**AIM OF THE TASK**
What is needed is an exact copy of the entries below, from the line that contains "What three.js and" through the final line, both included, and nothing else.

━━━━━━━━━━

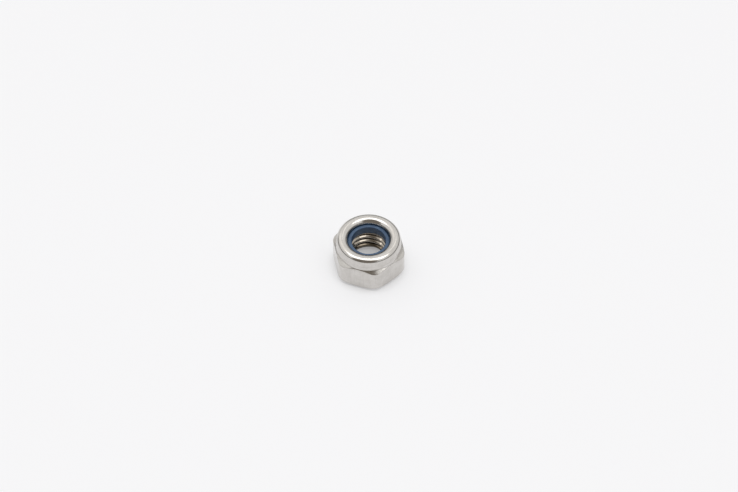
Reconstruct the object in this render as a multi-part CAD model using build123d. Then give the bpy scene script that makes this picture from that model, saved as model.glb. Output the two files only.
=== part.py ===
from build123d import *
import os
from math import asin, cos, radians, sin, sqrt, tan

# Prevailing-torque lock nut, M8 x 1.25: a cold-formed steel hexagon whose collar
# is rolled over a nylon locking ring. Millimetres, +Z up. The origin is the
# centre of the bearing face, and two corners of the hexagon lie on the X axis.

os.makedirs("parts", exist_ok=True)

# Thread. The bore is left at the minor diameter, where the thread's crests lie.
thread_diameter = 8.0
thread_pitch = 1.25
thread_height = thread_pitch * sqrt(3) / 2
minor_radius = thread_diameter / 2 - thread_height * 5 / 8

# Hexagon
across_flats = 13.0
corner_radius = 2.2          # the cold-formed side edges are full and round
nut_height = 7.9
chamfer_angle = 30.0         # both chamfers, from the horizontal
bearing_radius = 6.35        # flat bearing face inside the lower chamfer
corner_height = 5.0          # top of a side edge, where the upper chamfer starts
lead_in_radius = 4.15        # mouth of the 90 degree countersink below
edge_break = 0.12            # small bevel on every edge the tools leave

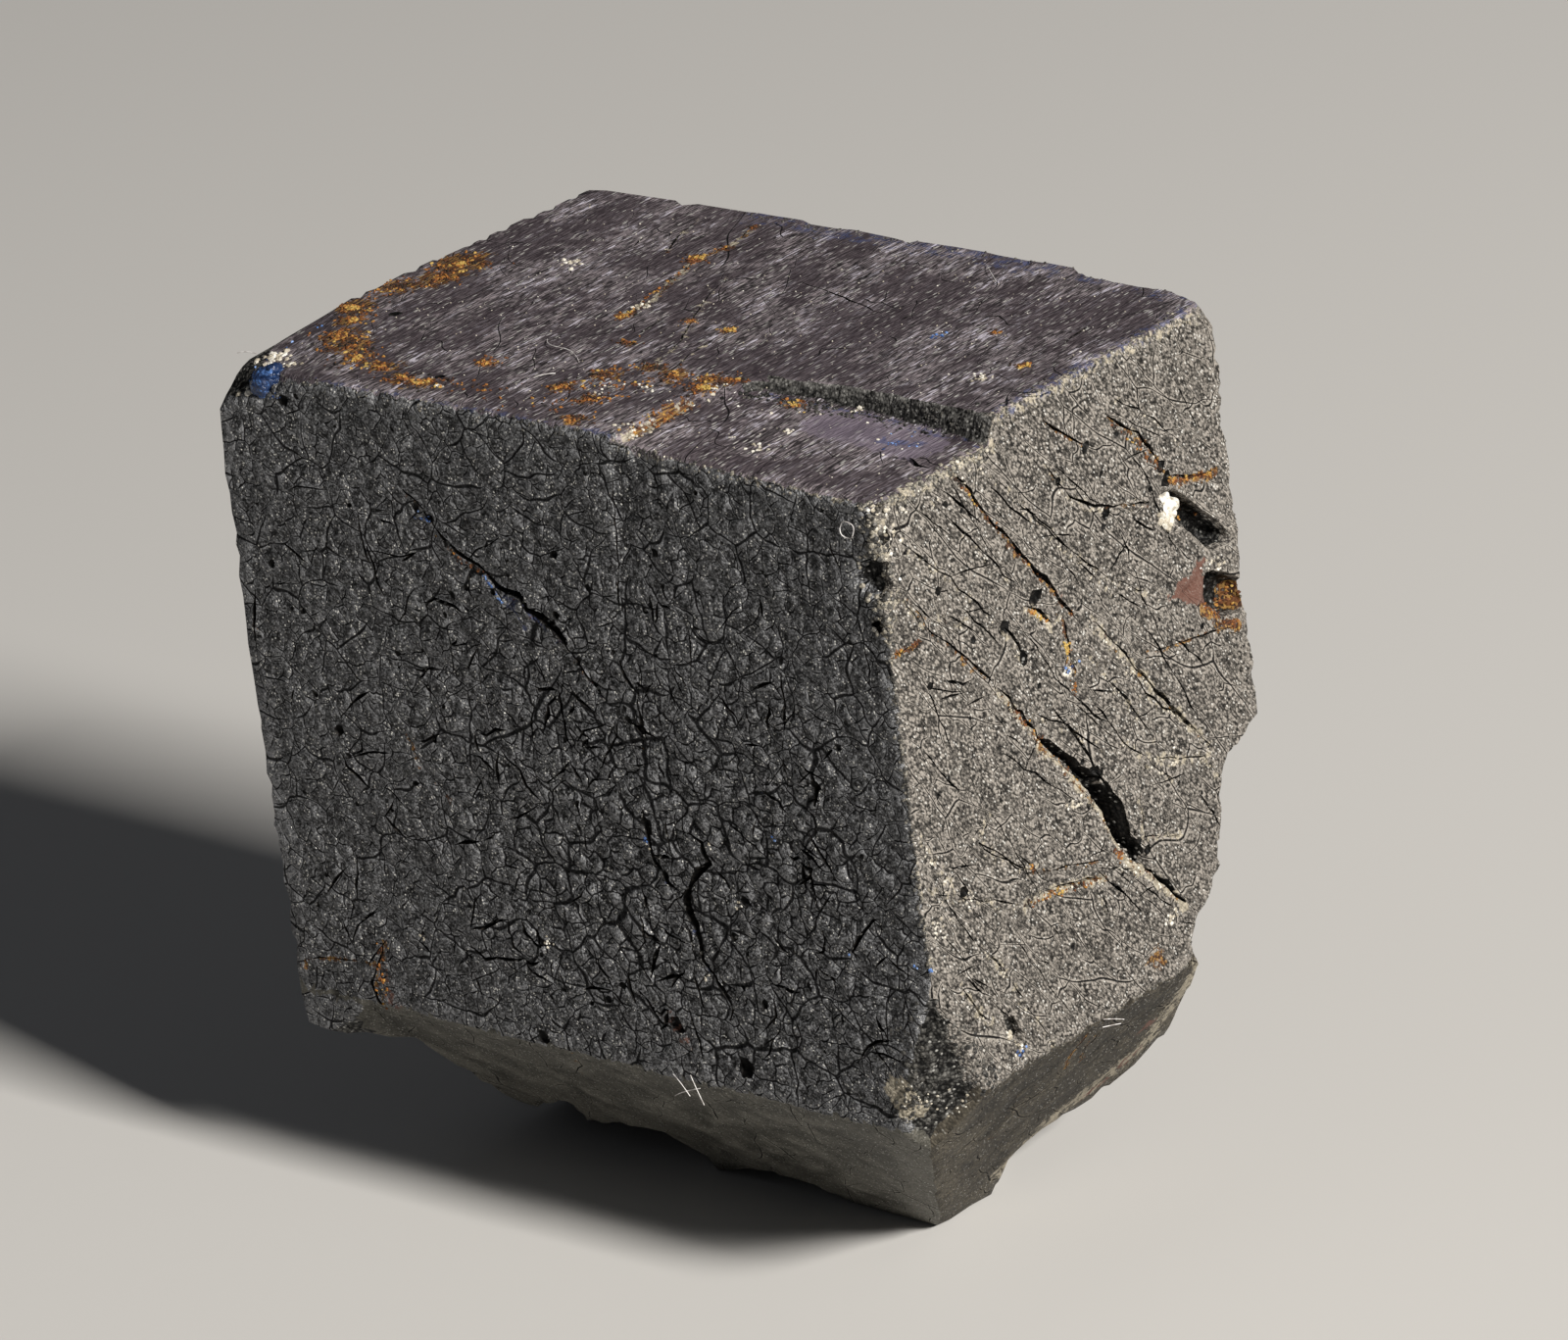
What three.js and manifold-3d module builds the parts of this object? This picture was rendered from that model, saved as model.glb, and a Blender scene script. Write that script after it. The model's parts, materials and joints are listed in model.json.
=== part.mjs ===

━━━━━━━━━━

**FULL RESPONSE**
What three.js and manifold-3d module builds the parts of this object? This picture was rendered from that model, saved as model.glb, and a Blender scene script. Write that script after it. The model's parts, materials and joints are listed in model.json.
=== part.mjs ===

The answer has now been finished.